The Monstrous and the Human
As a rational and eloquent being, Victor’s creation blurs distinctions between the human and the non-human. To call him, in what has become the accepted manner, the “monster” is problematic. We need to recognize that in doing so we may be in part assuming the perspective of Victor Frankenstein and all the other characters who reject him in horror simply on the basis of his frightening appearance. As Chris Baldick notes in The Politics of Monstrosity’, while monster in modem usage means “something frighteningly unnatural or of huge dimensions”, in earlier usages a monster is “something or someone to be shown. (C. Latin, montare: French, montrer, English demonstrate).”

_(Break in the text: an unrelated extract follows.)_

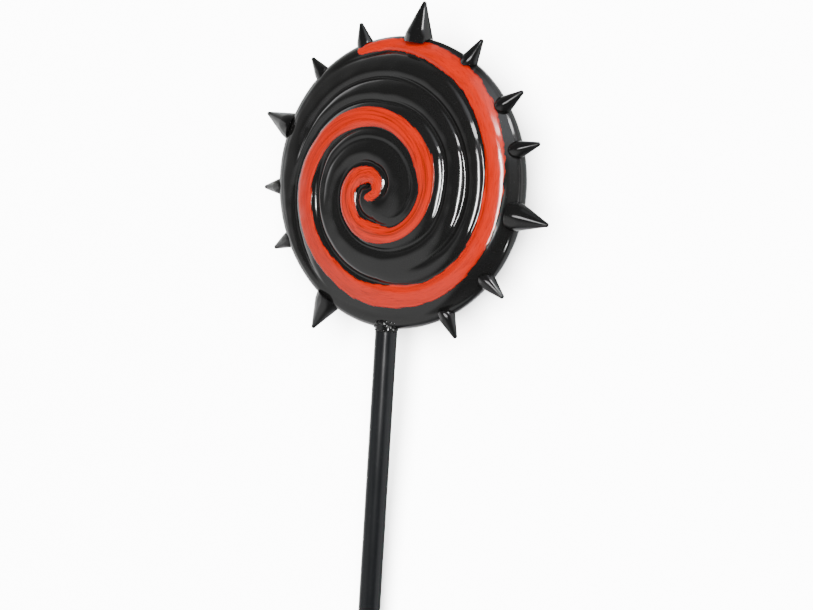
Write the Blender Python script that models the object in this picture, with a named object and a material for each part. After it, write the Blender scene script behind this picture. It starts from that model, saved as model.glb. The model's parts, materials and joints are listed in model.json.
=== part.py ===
"""A black swirl lollipop with a ring of spikes, a rigid plastic costume prop, lying on its back.

Metres, +Z up. The painted face looks up and the stick runs towards -Y.

The head is worked out in its own frame: x to the right, y away from the stick, z out of the
painted face, with the middle of the seam circle at its origin. That frame is then tipped about X
until the stick's end comes down to the surface that the head's back lies on, and it is moved so
that the flat spot under the head is at the origin.
"""
import math

import bmesh
import bpy
from mathutils import Matrix, Vector
from mathutils.geometry import delaunay_2d_cdt

# Driving sizes
HEAD_RADIUS = 0.104
STICK_DIAMETER = 0.016
STICK_REACH = 0.330
NECK_REACH = 0.0052
NECK_DIAMETER = 0.0166
GAP = 0.0003

# The head's two faces: how far the rim rounds over, and the levels of the crests of the swirl
FRONT_RIM_ROUNDING = 0.083 * HEAD_RADIUS
FRONT_APEX = 0.275 * HEAD_RADIUS
FRONT_EDGE_LEVEL = 0.035 * HEAD_RADIUS
FRONT_DOME_POWER = 2.2
FRONT_EDGE_FADE_START = 0.93 * HEAD_RADIUS
BACK_RIM_ROUNDING = 0.240 * HEAD_RADIUS
BACK_APEX = 0.310 * HEAD_RADIUS
BACK_EDGE_LEVEL = 0.175 * HEAD_RADIUS
BACK_DOME_POWER = 2.0
BACK_EDGE_FADE_START = 0.88 * HEAD_RADIUS
EDGE_FADE_STEEPNESS = 14.0 / HEAD_RADIUS
MELT = 0.012 * HEAD_RADIUS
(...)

Monsters provide a visible warning of the results of vice or folly. Mary Shelley’s novel, however, problematises the very notions of monstrosity and humanity. If the creature’s appearance is a visible warning, it is a warning of Victor’s folly, not his own. And although the creature’s exterior may be horrific, he is at least initially, certainly not frighteningly unnatural, rather. he is far more natural and humane than the “father” who rejects him, the villagers who stone him, the ungrateful father who shoots him. It is only when he is exposed to, and suffers from the viciousness of human society that he himself begins to demonstrate the violent behaviour to act as the monster his appearance suggests him to be. Can we say that real monsters are created by suffering and oppression? Then again from what he has seen of his treatment at the hands of ordinary humans up until this point we might also say that this new “monstrous” behaviour is quite generally characteristic of the “human”, and not just displayed by the oppressed. It is significant that this is the decision of society’s leaders to execute Justine that causes Elizabeth to declare how, in their violence and cruelty, people appear to be “monsters thirsting for each other’s blood. What, Mary Shelley forces us to ask, is a monster? We can hardly make a clear distinction between the two.